One of the most common reasons your bow setup should change is because you’re pursuing a different animal species or going to a different location. Maybe you’ve booked the hunt of a lifetime and are chasing a dream. Different applications or methods of hunting (such as spot and stalk hunts out west) will require different archery setups compared to the average whitetail tree stand hunter. Also, true big game animals (e.g., moose, elk, bear) will need a heavier setup than a pronghorn antelope or deer.
Best Archery Setup
Ultimately, there’s no single “best” archery setup for the reasons listed above – it can change so dramatically depending on what and how you hunt. One of the biggest takeaways from the podcast episode is that regardless of what setup you have, you need to be confident with it. Confidence in your shooting style and gear is going to take you much farther than having the newest gear and no experience with it.
T-Bone mentions that the pretty standard setup for most whitetail hunts is a 28 to 30-inch draw length with a pull weight of 65 to 75 pounds. For larger animals or for shooting at further distances, upping the amount of draw weight or adjusting your arrow build is going to be important. For the average hunter, increasing your draw weight is the easiest way to bump up your arrow speed and increase the energy. But there’s a fine line with that (discussed more below). For the best performance of your bow, T-Bone recommends investing in three critical items: a quality rest, good release, and solid arrows. The rest of this post will dive into the arrow details.
Ultimate Arrow Build
Since having a quality arrow built specifically for your hunting purposes is part of having a great archery setup, let’s tap into T-Bone’s expertise some more on the subject of the ultimate arrow build.

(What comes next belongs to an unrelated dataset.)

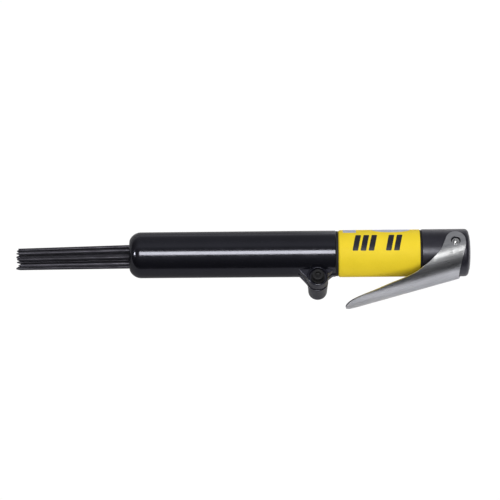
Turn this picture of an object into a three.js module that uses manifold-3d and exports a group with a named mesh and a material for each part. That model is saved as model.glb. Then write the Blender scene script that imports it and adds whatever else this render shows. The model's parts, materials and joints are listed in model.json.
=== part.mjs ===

Building a hunting arrow is something he knows a lot about.
One thing discussed on the podcast is improving your arrow’s F.O.C. (an acronym for “front-of-center”). Essentially, this means the percentage of an arrow’s weight that is contained in the front half of the arrow, which shifts the arrow’s center of balance forward. As the F.O.C. increases, your arrow will be more stable in flight, but it will lose its trajectory faster. As the F.O.C. decreases, your arrow will keep to a trajectory, but it may fly more erratically. You can easily increase the F.O.C. by using heavier broadheads or inserts to bump up the weight on the forward side of the arrow. Conversely, you can decrease the F.O.C. by using lighter broadheads or heavier nocks and vanes on the rear half of the arrow. T-Bone recommends an F.O.C. goal of about 15 to 20% for the best performance and accuracy while hunting.
While most hunters are obsessed with the speed of a bow, there’s more to consider than that. In order to get the best pass-through on an animal, you also need to think about the arrow momentum. When an arrow has a higher momentum, it is more likely to keep moving through an animal. To improve the momentum, you need to increase the mass of your arrow in addition to increasing the speed, which can be done by using heavy inserts or heavier broadheads. To first test your ultimate arrow build and bow setup, T-Bone recommends shooting your bow at a bow shop with a 500-grain (or higher) arrow. If you have an arrow with an F.O.C. between 15 and 20% and you’re shooting between 255-290 feet per second (fps) with a 500-grain arrow, you should be plenty good for hunting most North American species. And even if you err a few inches in any direction, this setup should punch through the vitals easily.
Another related topic for the ultimate arrow build is your selection of a broadhead. This too will change depending on what you’re hunting and where you’re doing it. For most shots at whitetails (i.e., under 30 yards from a tree stand), fixed broadheads will do just fine. They are generally heavier than mechanicals (which will improve your F.O.C.), are very durable (to smash through a shoulder blade), and the wind doesn’t have much chance to interfere with them over short distances. They can also be important for shooting at animals with thicker hides or tougher shoulder musculature (e.g., moose, bear, etc). But when you’re shooting at longer distances (such as a pronghorn or mule deer out west), having a rear-deploying mechanical broadhead can be great. The profile isn’t steered as much by the wind as a fixed broadhead might be, which is important over long distances where the wind may push your arrow off-course by a few inches. Shooting a 3-blade system is preferred over a 2-blade mechanical, as well, because it not only offers an additional cutting surface, but it also opens an actual channel.
Keep these pointers in mind as you ponder your bow setup and the ultimate arrow build this fall. If you can adjust them both and spend enough time practicing so that you feel confident with their use, you’ll be punching a tag in no time.